Saturday, that meant drawing up his 11th different starting lineup of the season. Chris Paul was back in for rookie Brandin Podziemski to get Steph Curry going early and Trayce Jackson-Davis got his first NBA start at center for Kevon Looney to add some size and athleticism defensively.
The change hardly paid off. MVP hopeful Luka Doncic made a mockery of the Warriors’ defense, putting up 39 points and exploiting the many rotation miscommunications in a 132-122 Warriors loss on Saturday night. Chris Pauls 24-point night was short of filling the void left of Curry’s cold first half and Klay Thompson’s ice-cold game in which he went 1-of-11 from the field.
The Warriors have enviable depth to try a new look every minute, but no group of five in the mosaic of lineups that hit the floor has any flow. Of the dozens of lineups Kerr has thrown out there, only one lineup — Curry, Thompson, Green, Andrew Wiggins and Kevon Looney — have played more than 100 minutes together and have been outscored by a total 23 points this year.

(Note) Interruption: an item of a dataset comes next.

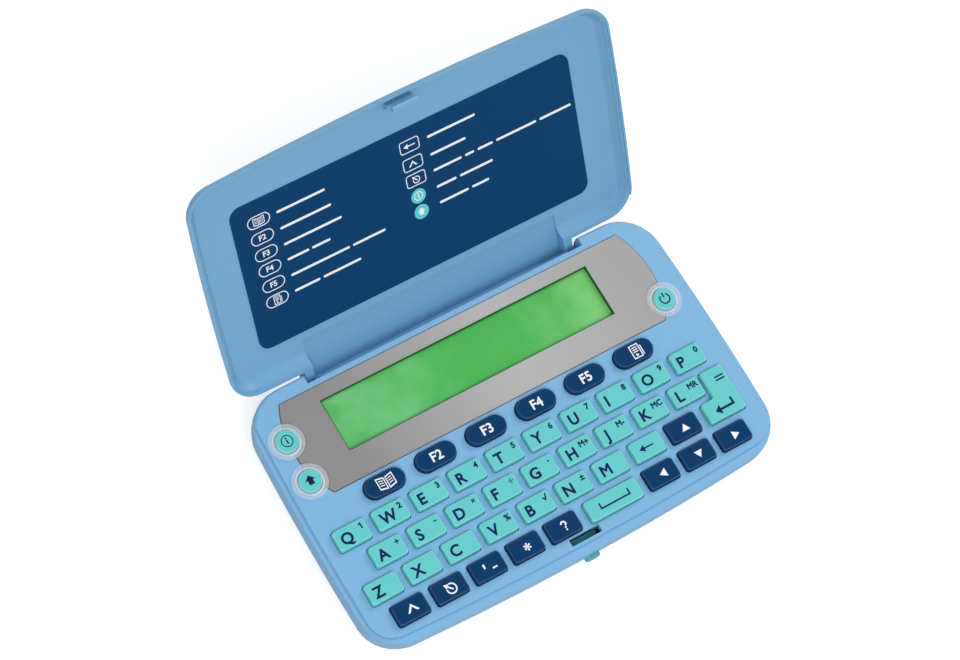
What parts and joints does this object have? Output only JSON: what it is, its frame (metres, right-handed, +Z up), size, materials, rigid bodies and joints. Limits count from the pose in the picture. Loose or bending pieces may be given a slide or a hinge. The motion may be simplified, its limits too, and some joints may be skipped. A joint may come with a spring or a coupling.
{
  "type": "electronic dictionary",
  "caption": "Pocket electronic dictionary: a rounded blue case with a letter keyboard, a wide display in a silver bezel, and a hinged lid that snaps shut over the keys.",
  "frame": {"origin": "the middle of the flat underside that the case rests on", "axes": "+X along the key rows to the user's right, +Y from the front edge towards the hinge, +Z up out of the keyboard"},
  "size_m": [0.126, 0.1187, 0.0638],
  "materials": {
    "case_blue": "satin moulded plastic",
    "lid_blue": "satin moulded plastic",
    "bezel_silver": "satin silver paint on plastic",
    "collar_clear": "milky clear plastic",
    "lcd_green": "backlit liquid crystal panel",
    "mat_rubber": "matte silicone",
    "board_green": "solder mask",
    "cell_steel": "nickel plate",
    "screw_steel": "zinc plate",
    "label_navy": "printed film",
    "latch_teal": "satin moulded plastic",
    "key_teal": "satin moulded plastic",
    "key_navy": "satin moulded plastic"
  },
  "bodies": {
    "base": {"upper_case": "case_blue", "lower_case": "case_blue", "display_bezel": "bezel_silver", "button_collars": "collar_clear", "lcd_panel": "lcd_green", "keypad_mat": "mat_rubber", "circuit_board": "board_green", "battery_door": "case_blue", "coin_cells": "cell_steel", "screws": "screw_steel"},
    "lid": {"lid": "lid_blue", "lid_label": "label_navy"},
    "latch": {"latch_button": "latch_teal"},
    "button_info_body": {"button_info": "key_teal"},
    "button_shift_body": {"button_shift": "key_teal"},
    "button_power_body": {"button_power": "key_teal"},
    "key_q_body": {"key_q": "key_teal"},
    "key_w_body": {"key_w": "key_teal"},
    "key_e_body": {"key_e": "key_teal"},
    "key_r_body": {"key_r": "key_teal"},
    "key_t_body": {"key_t": "key_teal"},
    "key_y_body": {"key_y": "key_teal"},
    "key_u_body": {"key_u": "key_teal"},
    "key_i_body": {"key_i": "key_teal"},
    "key_o_body": {"key_o": "key_teal"},
    "key_p_body": {"key_p": "key_teal"},
    "key_a_body": {"key_a": "key_teal"},
    "key_s_body": {"key_s": "key_teal"},
    "key_d_body": {"key_d": "key_teal"},
    "key_f_body": {"key_f": "key_teal"},
    "key_g_body": {"key_g": "key_teal"},
    "key_h_body": {"key_h": "key_teal"},
    "key_j_body": {"key_j": "key_teal"},
    "key_k_body": {"key_k": "key_teal"},
    "key_l_body": {"key_l": "key_teal"},
    "key_z_body": {"key_z": "key_teal"},
    "key_x_body": {"key_x": "key_teal"},
    "key_c_body": {"key_c": "key_teal"},
    "key_v_body": {"key_v": "key_teal"},
    "key_b_body": {"key_b": "key_teal"},
    "key_n_body": {"key_n": "key_teal"},
    "key_m_body": {"key_m": "key_teal"},
    "key_enter_body": {"key_enter": "key_teal"},
    "key_back_body": {"key_back": "key_teal"},
    "key_up_body": {"key_up": "key_navy"},
    "key_ctrl_body": {"key_ctrl": "key_navy"},
    "key_escape_body": {"key_escape": "key_navy"},
    "key_apostrophe_body": {"key_apostrophe": "key_navy"},
    "key_star_body": {"key_star": "key_navy"},
    "key_question_body": {"key_question": "key_navy"},
    "key_space_body": {"key_space": "key_teal"},
    "key_left_body": {"key_left": "key_navy"},
    "key_down_body": {"key_down": "key_navy"},
    "key_right_body": {"key_right": "key_navy"},
    "key_f1_body": {"key_f1": "key_navy"},
    "key_f2_body": {"key_f2": "key_navy"},
    "key_f3_body": {"key_f3": "key_navy"},
    "key_f4_body": {"key_f4": "key_navy"},
    "key_f5_body": {"key_f5": "key_navy"},
    "key_f6_body": {"key_f6": "key_navy"}
  },
  "joints": [
    {"name": "lid_hinge", "type": "hinge", "parent": "base", "child": "lid", "pos_m": [0, 0.0339, 0.0096], "axis": [1, 0, 0], "range_deg": [0, 127.5]},
    {"name": "latch_press", "type": "slide", "parent": "base", "child": "latch", "axis": [0, 1, 0], "range_m": [0, 0.001], "stiffness_N_per_m": 800},
    {"name": "button_info_press", "type": "slide", "parent": "base", "child": "button_info_body", "axis": [0, 0, -1], "range_m": [0, 0.0008], "stiffness_N_per_m": 600},
    {"name": "button_shift_press", "type": "slide", "parent": "base", "child": "button_shift_body", "axis": [0, 0, -1], "range_m": [0, 0.0008], "stiffness_N_per_m": 600},
    {"name": "button_power_press", "type": "slide", "parent": "base", "child": "button_power_body", "axis": [0, 0, -1], "range_m": [0, 0.0008], "stiffness_N_per_m": 600},
    {"name": "key_q_press", "type": "slide", "parent": "base", "child": "key_q_body", "axis": [0, 0, -1], "range_m": [0, 0.0008], "stiffness_N_per_m": 600},
    {"name": "key_w_press", "type": "slide", "parent": "base", "child": "key_w_body", "axis": [0, 0, -1], "range_m": [0, 0.0008], "stiffness_N_per_m": 600},
    {"name": "key_e_press", "type": "slide", "parent": "base", "child": "key_e_body", "axis": [0, 0, -1], "range_m": [0, 0.0008], "stiffness_N_per_m": 600},
    {"name": "key_r_press", "type": "slide", "parent": "base", "child": "key_r_body", "axis": [0, 0, -1], "range_m": [0, 0.0008], "stiffness_N_per_m": 600},
    {"name": "key_t_press", "type": "slide", "parent": "base", "child": "key_t_body", "axis": [0, 0, -1], "range_m": [0, 0.0008], "stiffness_N_per_m": 600},
    {"name": "key_y_press", "type": "slide", "parent": "base", "child": "key_y_body", "axis": [0, 0, -1], "range_m": [0, 0.0008], "stiffness_N_per_m": 600},
    {"name": "key_u_press", "type": "slide", "parent": "base", "child": "key_u_body", "axis": [0, 0, -1], "range_m": [0, 0.0008], "stiffness_N_per_m": 600},
    {"name": "key_i_press", "type": "slide", "parent": "base", "child": "key_i_body", "axis": [0, 0, -1], "range_m": [0, 0.0008], "stiffness_N_per_m": 600},
    {"name": "key_o_press", "type": "slide", "parent": "base", "child": "key_o_body", "axis": [0, 0, -1], "range_m": [0, 0.0008], "stiffness_N_per_m": 600},
    {"name": "key_p_press", "type": "slide", "parent": "base", "child": "key_p_body", "axis": [0, 0, -1], "range_m": [0, 0.0008], "stiffness_N_per_m": 600},
    {"name": "key_a_press", "type": "slide", "parent": "base", "child": "key_a_body", "axis": [0, 0, -1], "range_m": [0, 0.0008], "stiffness_N_per_m": 600},
    {"name": "key_s_press", "type": "slide", "parent": "base", "child": "key_s_body", "axis": [0, 0, -1], "range_m": [0, 0.0008], "stiffness_N_per_m": 600},
    {"name": "key_d_press", "type": "slide", "parent": "base", "child": "key_d_body", "axis": [0, 0, -1], "range_m": [0, 0.0008], "stiffness_N_per_m": 600},
    {"name": "key_f_press", "type": "slide", "parent": "base", "child": "key_f_body", "axis": [0, 0, -1], "range_m": [0, 0.0008], "stiffness_N_per_m": 600},
    {"name": "key_g_press", "type": "slide", "parent": "base", "child": "key_g_body", "axis": [0, 0, -1], "range_m": [0, 0.0008], "stiffness_N_per_m": 600},
    {"name": "key_h_press", "type": "slide", "parent": "base", "child": "key_h_body", "axis": [0, 0, -1], "range_m": [0, 0.0008], "stiffness_N_per_m": 600},
    {"name": "key_j_press", "type": "slide", "parent": "base", "child": "key_j_body", "axis": [0, 0, -1], "range_m": [0, 0.0008], "stiffness_N_per_m": 600},
    {"name": "key_k_press", "type": "slide", "parent": "base", "child": "key_k_body", "axis": [0, 0, -1], "range_m": [0, 0.0008], "stiffness_N_per_m": 600},
    {"name": "key_l_press", "type": "slide", "parent": "base", "child": "key_l_body", "axis": [0, 0, -1], "range_m": [0, 0.0008], "stiffness_N_per_m": 600},
    {"name": "key_z_press", "type": "slide", "parent": "base", "child": "key_z_body", "axis": [0, 0, -1], "range_m": [0, 0.0008], "stiffness_N_per_m": 600},
    {"name": "key_x_press", "type": "slide", "parent": "base", "child": "key_x_body", "axis": [0, 0, -1], "range_m": [0, 0.0008], "stiffness_N_per_m": 600},
    {"name": "key_c_press", "type": "slide", "parent": "base", "child": "key_c_body", "axis": [0, 0, -1], "range_m": [0, 0.0008], "stiffness_N_per_m": 600},
    {"name": "key_v_press", "type": "slide", "parent": "base", "child": "key_v_body", "axis": [0, 0, -1], "range_m": [0, 0.0008], "stiffness_N_per_m": 600},
    {"name": "key_b_press", "type": "slide", "parent": "base", "child": "key_b_body", "axis": [0, 0, -1], "range_m": [0, 0.0008], "stiffness_N_per_m": 600},
    {"name": "key_n_press", "type": "slide", "parent": "base", "child": "key_n_body", "axis": [0, 0, -1], "range_m": [0, 0.0008], "stiffness_N_per_m": 600},
    {"name": "key_m_press", "type": "slide", "parent": "base", "child": "key_m_body", "axis": [0, 0, -1], "range_m": [0, 0.0008], "stiffness_N_per_m": 600},
    {"name": "key_enter_press", "type": "slide", "parent": "base", "child": "key_enter_body", "axis": [0, 0, -1], "range_m": [0, 0.0008], "stiffness_N_per_m": 600},
    {"name": "key_back_press", "type": "slide", "parent": "base", "child": "key_back_body", "axis": [0, 0, -1], "range_m": [0, 0.0008], "stiffness_N_per_m": 600},
    {"name": "key_up_press", "type": "slide", "parent": "base", "child": "key_up_body", "axis": [0, 0, -1], "range_m": [0, 0.0008], "stiffness_N_per_m": 600},
    {"name": "key_ctrl_press", "type": "slide", "parent": "base", "child": "key_ctrl_body", "axis": [0, 0, -1], "range_m": [0, 0.0008], "stiffness_N_per_m": 600},
    {"name": "key_escape_press", "type": "slide", "parent": "base", "child": "key_escape_body", "axis": [0, 0, -1], "range_m": [0, 0.0008], "stiffness_N_per_m": 600},
    {"name": "key_apostrophe_press", "type": "slide", "parent": "base", "child": "key_apostrophe_body", "axis": [0, 0, -1], "range_m": [0, 0.0008], "stiffness_N_per_m": 600},
    {"name": "key_star_press", "type": "slide", "parent": "base", "child": "key_star_body", "axis": [0, 0, -1], "range_m": [0, 0.0008], "stiffness_N_per_m": 600},
    {"name": "key_question_press", "type": "slide", "parent": "base", "child": "key_question_body", "axis": [0, 0, -1], "range_m": [0, 0.0008], "stiffness_N_per_m": 600},
    {"name": "key_space_press", "type": "slide", "parent": "base", "child": "key_space_body", "axis": [0, 0, -1], "range_m": [0, 0.0008], "stiffness_N_per_m": 600},
    {"name": "key_left_press", "type": "slide", "parent": "base", "child": "key_left_body", "axis": [0, 0, -1], "range_m": [0, 0.0008], "stiffness_N_per_m": 600},
    {"name": "key_down_press", "type": "slide", "parent": "base", "child": "key_down_body", "axis": [0, 0, -1], "range_m": [0, 0.0008], "stiffness_N_per_m": 600},
    {"name": "key_right_press", "type": "slide", "parent": "base", "child": "key_right_body", "axis": [0, 0, -1], "range_m": [0, 0.0008], "stiffness_N_per_m": 600},
    {"name": "key_f1_press", "type": "slide", "parent": "base", "child": "key_f1_body", "axis": [0, 0, -1], "range_m": [0, 0.0008], "stiffness_N_per_m": 600},
    {"name": "key_f2_press", "type": "slide", "parent": "base", "child": "key_f2_body", "axis": [0, 0, -1], "range_m": [0, 0.0008], "stiffness_N_per_m": 600},
    {"name": "key_f3_press", "type": "slide", "parent": "base", "child": "key_f3_body", "axis": [0, 0, -1], "range_m": [0, 0.0008], "stiffness_N_per_m": 600},
    {"name": "key_f4_press", "type": "slide", "parent": "base", "child": "key_f4_body", "axis": [0, 0, -1], "range_m": [0, 0.0008], "stiffness_N_per_m": 600},
    {"name": "key_f5_press", "type": "slide", "parent": "base", "child": "key_f5_body", "axis": [0, 0, -1], "range_m": [0, 0.0008], "stiffness_N_per_m": 600},
    {"name": "key_f6_press", "type": "slide", "parent": "base", "child": "key_f6_body", "axis": [0, 0, -1], "range_m": [0, 0.0008], "stiffness_N_per_m": 600}
  ]
}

Now with a 15-17 record, 8-17 against teams with a record above .500, hanging out with the Western Conference’s rebuilders and straight bottom-feeders, it’s time to ask if this roster as it stands has the juice to compete with the NBA’s big dogs.
“I think they have good chemistry,” Kerr said. “They get along well, but we haven’t found that grit that every good team needs where you pull together and are just playing for the group. We’re not there yet. And that’s a problem.”

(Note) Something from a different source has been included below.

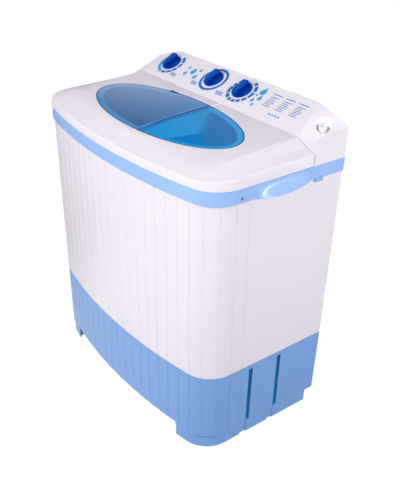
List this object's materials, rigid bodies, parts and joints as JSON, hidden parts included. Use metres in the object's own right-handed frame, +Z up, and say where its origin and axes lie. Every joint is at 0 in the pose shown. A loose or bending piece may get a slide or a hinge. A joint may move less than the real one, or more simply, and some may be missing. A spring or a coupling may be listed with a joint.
{
  "type": "twin tub washing machine",
  "caption": "Upright top loading twin tub washing machine: wash tub with pulsator, spin basket, hinged windowed lids, sloping console with knobs, blue waist band and plinth.",
  "frame": {"origin": "on the floor under the middle of the bounding box", "axes": "+Z up, +X to the machine's right as seen from the front, the front faces -Y, the console and hinges are at +Y"},
  "size_m": [0.776, 0.416, 0.8205],
  "materials": {
    "sky_plastic": "light blue moulded plastic, soft gloss",
    "white_plastic": "cool white moulded plastic, soft gloss",
    "knob_plastic": "deep blue moulded plastic, glossy",
    "tinted_window": "blue tinted clear acrylic",
    "dark_plastic": "black moulded plastic",
    "rubber": "black rubber",
    "zinc_steel": "galvanised steel sheet",
    "steel": "plain bright steel",
    "motor_paint": "dark grey enamel",
    "cast_alloy": "as-cast aluminium alloy",
    "bronze": "sintered bronze"
  },
  "bodies": {
    "body": {"base_plinth": "sky_plastic", "rubber_feet": "rubber", "cabinet_shell": "white_plastic", "rear_cover": "zinc_steel", "rear_cover_screws": "steel", "cord_gland": "rubber", "waist_band": "sky_plastic", "band_screws": "steel", "twin_tub": "white_plastic", "hinge_pins": "steel", "spin_tub": "white_plastic", "overflow_cover": "sky_plastic", "console": "white_plastic", "inlet_cup": "white_plastic", "wash_timer": "dark_plastic", "selector_switch": "dark_plastic", "spin_timer": "dark_plastic", "buzzer": "dark_plastic", "lid_switch": "dark_plastic", "inlet_nozzle": "white_plastic", "inlet_pipe": "white_plastic", "drive_bracket": "zinc_steel", "bracket_screws": "steel", "wash_bearing_housing": "cast_alloy", "wash_shaft_seal": "rubber", "wash_motor": "motor_paint", "drive_belt": "rubber", "capacitor": "cast_alloy", "spin_motor": "motor_paint", "motor_spider": "zinc_steel", "motor_springs": "steel", "brake_bracket": "zinc_steel", "brake_spring": "steel", "brake_cable": "rubber", "spin_bearing": "bronze", "water_seal": "rubber", "drain_valve_box": "white_plastic", "drain_valve_cap": "white_plastic", "valve_spring": "steel", "drain_hose": "rubber", "spin_drain_hose": "rubber", "drain_spigot": "white_plastic"},
    "wash_lid": {"wash_lid": "white_plastic", "wash_window": "tinted_window"},
    "spin_lid": {"spin_lid": "white_plastic", "spin_window": "tinted_window"},
    "wash_timer_knob": {"wash_timer_knob": "knob_plastic"},
    "selector_knob": {"selector_knob": "knob_plastic"},
    "spin_timer_knob": {"spin_timer_knob": "knob_plastic"},
    "pulsator": {"pulsator": "sky_plastic", "pulsator_screw": "steel", "pulsator_shaft": "steel", "big_pulley": "cast_alloy"},
    "motor_pulley": {"motor_pulley": "cast_alloy"},
    "spin_basket": {"spin_shaft": "steel", "brake_drum": "cast_alloy", "spin_basket": "white_plastic", "press_disc": "sky_plastic"},
    "brake_lever": {"brake_lever": "zinc_steel"},
    "drain_plunger": {"drain_plunger": "rubber"}
  },
  "joints": [
    {"name": "wash_lid_hinge", "type": "hinge", "parent": "body", "child": "wash_lid", "pos_m": [0, 0.1025, 0.76], "axis": [-1, 0, 0], "range_deg": [0, 92]},
    {"name": "spin_lid_hinge", "type": "hinge", "parent": "body", "child": "spin_lid", "pos_m": [0.198, 0.1025, 0.76], "axis": [-1, 0, 0], "range_deg": [0, 92]},
    {"name": "wash_timer_turn", "type": "hinge", "parent": "body", "child": "wash_timer_knob", "pos_m": [-0.25, 0.16441, 0.79433], "axis": [0, 0.4555, -0.8902], "range_deg": [0, 330]},
    {"name": "selector_turn", "type": "hinge", "parent": "body", "child": "selector_knob", "pos_m": [-0.06, 0.16441, 0.79433], "axis": [0, 0.4555, -0.8902], "range_deg": [0, 90]},
    {"name": "spin_timer_turn", "type": "hinge", "parent": "body", "child": "spin_timer_knob", "pos_m": [0.054, 0.16441, 0.79433], "axis": [0, 0.4555, -0.8902], "range_deg": [0, 330]},
    {"name": "pulsator_turn", "type": "hinge", "parent": "body", "child": "pulsator", "pos_m": [-0.163, -0.038, 0.285], "axis": [0, 0, 1], "continuous": true},
    {"name": "motor_pulley_turn", "type": "hinge", "parent": "body", "child": "motor_pulley", "pos_m": [-0.163, 0.114, 0.16], "axis": [0, 0, 1], "continuous": true},
    {"name": "spin_turn", "type": "hinge", "parent": "body", "child": "spin_basket", "pos_m": [0.198, -0.038, 0.285], "axis": [0, 0, 1], "continuous": true},
    {"name": "brake_lever_turn", "type": "hinge", "parent": "body", "child": "brake_lever", "pos_m": [0.136, 0.026, 0.198], "axis": [0, 0, -1], "range_deg": [0, 4]},
    {"name": "drain_lift", "type": "slide", "parent": "body", "child": "drain_plunger", "axis": [0, 0, 1], "range_m": [0, 0.01], "deforming": ["valve_spring"]}
  ],
  "couplings": [
    {"joint": "motor_pulley_turn", "follows": "pulsator_turn", "ratio": 5.75},
    {"joint": "brake_lever_turn", "follows": "spin_lid_hinge", "ratio": 0.043478},
    {"joint": "selector_turn", "follows": "drain_lift", "rad_per_m": 157.07}
  ]
}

Curry and Draymond Green spent much of the offseason organizing players only camps and dinners everywhere from Los Angeles to Las Vegas to exterminate every bit of bad vibe left from Green’s punch of Jordan Poole and a tumultuous season last year. With all that effort and two engaged rookies in Podziemski and Jackson-Davis, the off-court chemistry is no concern. The problem is on-court chemistry.
“It’s difficult to describe, but you can feel when a team is connected, competing together,” Kerr said. “Everybody’s energy is right…One of the things I think about all the time as a coach is every guy in that locker room has a unique set of circumstances and every one of them is under tremendous pressure to perform.”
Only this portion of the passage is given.